I have the following function which works only for quoted variables:
library(data.table) # version 1.11.8
library(purrr)
col_count <- function(dt, vars = NULL){
dt[, .N, by = vars]
}
I have successfully created basically the same function which is able to receive both quoted and unquoted variables (thanks to the 'by' argument in data.table which receives a list or a character vector).
col_count2 <- function(dt, ...){
vars <- NULL
try(if(is.character(...)) {vars <- unlist(eval(substitute(...)))}, silent = TRUE)
if(is.null(vars)) vars <- substitute(list(...))
dt[, .N, by = vars]
}
dt_iris <- data.table::as.data.table(iris)

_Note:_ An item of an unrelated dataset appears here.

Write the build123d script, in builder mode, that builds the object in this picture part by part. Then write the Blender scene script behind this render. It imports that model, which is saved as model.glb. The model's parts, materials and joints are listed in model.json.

identical(col_count2(dt_iris, Petal.Width, Species),
col_count2(dt_iris, c('Petal.Width', 'Species')))
[1] TRUE
Now I want my function to be able to be iterated with purrr::map (or lapply) as follows:
purrr::map(colnames(dt_iris), ~ col_count(dt_iris, .))
which works.
But
purrr::map(colnames(dt_iris), ~ col_count2(dt_iris, .))

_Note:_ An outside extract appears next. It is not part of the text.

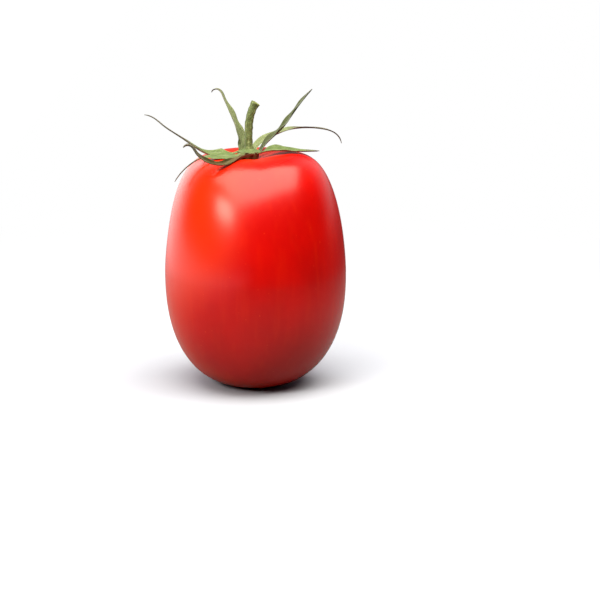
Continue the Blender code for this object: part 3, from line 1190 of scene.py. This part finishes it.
@dataclass(frozen=True)
class Softbox:
    """A rectangular light that points at the tomato."""

    name: str
    place: Point
    size: tuple[float, float]
    radiance: float
    aim: Point = (0.0, 0.0, 0.05)
    colour: Colour = (1.0, 0.92, 0.76)

    def build(self) -> None:
        """Adds the light. Its power is radiance times pi times its area."""
        light = bpy.data.lights.new(self.name, "AREA")
        light.shape = "RECTANGLE"
        light.color = self.colour
        light.size, light.size_y = self.size
        light.energy = self.radiance * math.pi * self.size[0] * self.size[1]
        made = bpy.data.objects.new(self.name, light)
        made.location = self.place
        made.rotation_euler = look_along(np.subtract(self.aim, self.place))
        bpy.context.scene.collection.objects.link(made)


@dataclass(frozen=True)
class Studio:
    """A white sweep under soft light, and the camera.

    The room's brightness changes with the direction looked in: over rise along Y it comes up from before
    to 1, over cross along X it goes from left to right, and within dip of straight behind it falls to
    strip.
    """

    aim: Point = (0.0144, 0.0, 0.0271)
    distance: float = 0.7
    elevation: float = math.radians(13)
    field: float = 0.1933
    sensor: float = 0.036
    floor_half: float = 6.0
    floor_gap: float = 0.00005
    floor_shown: Colour = (0.40, 0.435, 0.53)
    floor_dim: Colour = (0.20, 0.205, 0.22)
    floor_left: float = 1.9
    floor_right: float = 0.06
    clear_from: float = 0.05
    clear_to: float = 0.28
    rise: tuple[float, float] = (0.2, 0.75)
    before: float = 0.01
    cross: tuple[float, float] = (-0.3, 0.3)
    left: float = 2.8
    right: float = 0.8
    dip: tuple[float, float] = (0.1, 0.42)
    strip: float = 0.12
    lights: tuple[Softbox, ...] = (
        Softbox("overhead", place=(0.1, -0.24, 1.02), size=(1.5, 1.0), radiance=9.0),
        Softbox("window", place=(-0.58, -0.66, 0.60), size=(0.36, 0.26), radiance=23.0),
    )

    def camera(self) -> None:
        """Adds the camera, on the -Y side, with the field's width fitted at its aim."""
        data = bpy.data.cameras.new("camera")
        data.sensor_width = self.sensor * 1000
        data.lens = self.sensor * 1000 * self.distance / self.field
        made = bpy.data.objects.new("camera", data)
        back = np.array([0.0, -math.cos(self.elevation), math.sin(self.elevation)])
        made.location = self.aim + self.distance * back
        made.rotation_euler = (0.5 * math.pi - self.elevation, 0.0, 0.0)
        bpy.context.scene.collection.objects.link(made)
        bpy.context.scene.camera = made

    def floor(self) -> None:
        """Adds the pale floor, which clears to plain white further out.

        In reflections it is dimmer: near the tomato it takes a darker colour, and further out its white
        fades from the left to the right.
        """
        mesh = bpy.data.meshes.new("floor")
        outline = ((-1, -1), (1, -1), (1, 1), (-1, 1))
        corners = [(x * self.floor_half, y * self.floor_half, -self.floor_gap) for x, y in outline]
        mesh.from_pydata(corners, [], [(0, 1, 2, 3)])
        made = bpy.data.objects.new("floor", mesh)
        bpy.context.scene.collection.objects.link(made)

        tree = Tree.material("pale_floor")
        away = tree.add("ShaderNodeVectorMath", {0: tree.place}, operation="LENGTH").outputs["Value"]
        clear = tree.between(away, self.clear_from, self.clear_to)
        near = tree.blend(tree.seen(), self.floor_dim, self.floor_shown)
        glow = tree.between(tree.axis("X"), -self.clear_to, 0.0, self.floor_left, self.floor_right)
        given = {
            "Base Color": tree.blend(clear, near, (0.0, 0.0, 0.0)),
            "Emission Color": WHITE,
            "Emission Strength": tree.apply("MULTIPLY", clear, tree.apply("MAXIMUM", glow, tree.seen())),
            "Roughness": 1.0,
            "Specular IOR Level": 0.0,
        }
        mesh.materials.append(tree.shade(given))

    def surround(self) -> None:
        """Lights the room: bright behind the tomato, dimmer before it, and white where it shows.

        The brightness in a direction is a rise from front to back, times a fall from left to right, times
        a dip straight behind.
        """
        tree = Tree.world("studio")
        bpy.context.scene.world = tree.owner
        x, y = tree.axis("X"), tree.axis("Y")
        rise = tree.between(y, *self.rise, self.before, 1.0)
        cross = tree.between(x, *self.cross, self.left, self.right)
        dip = tree.between(tree.apply("ABSOLUTE", x), *self.dip, self.strip, 1.0)
        lit = tree.apply("MULTIPLY", tree.apply("MULTIPLY", rise, cross), dip)
        tree.shade({"Strength": tree.apply("MAXIMUM", tree.seen(), lit), "Color": WHITE})

    def build(self) -> None:
        """Sets the stage, with plain display colours."""
        self.floor()
        self.surround()
        for light in self.lights:
            light.build()
        self.camera()
        bpy.context.scene.view_settings.view_transform = "Standard"


def main() -> None:
    logging.basicConfig(level=logging.INFO, format="%(name)s: %(message)s")
    Studio().build()
    fruit = Fruit.fitted(*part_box("fruit"))
    base = CalyxBase(fruit, *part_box("calyx_base"))
    fruit.build(SkinFinish())
    base.build(LeafFinish())
    Stem(base).build(StemFinish())
    Calyx(base, SEPALS).build(LeafFinish())


if __name__ == "__main__":
    main()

Error in eval(bysub, x, parent.frame()) : object '.' not found
This is a message from data.table, which receives '.' as the vars variable in the 'by =' expression. purrr::map sends '.' and as this is not a character it goes directly to:
vars <- substitute(list(...))
I'm guessing there's a better way to solve the quote/unquote problem and stay within data.table
.
We can use :
library(data.table)
col_count2 <- function(dt, ...){
vars <- NULL
tryCatch({vars <- list(...)[[1]]}, error = function(e) {})
if(!is.character(vars)) vars <- as.character(substitute(list(...))[-1])
dt[, .N, by = vars]
}
identical(col_count2(dt_iris, Petal.Width, Species),
col_count2(dt_iris, c('Petal.Width', 'Species')))
#[1] TRUE
purrr::map(colnames(dt_iris), col_count2, dt = dt_iris)
#[[1]]
# Sepal.Length N
# 1: 5.1 9
# 2: 4.9 6
# 3: 4.7 2
# 4: 4.6 4
#....
#[[2]]
# Sepal.Width N
# 1: 3.5 6
# 2: 3.0 26
# 3: 3.2 13
# 4: 3.1 11
#....
#....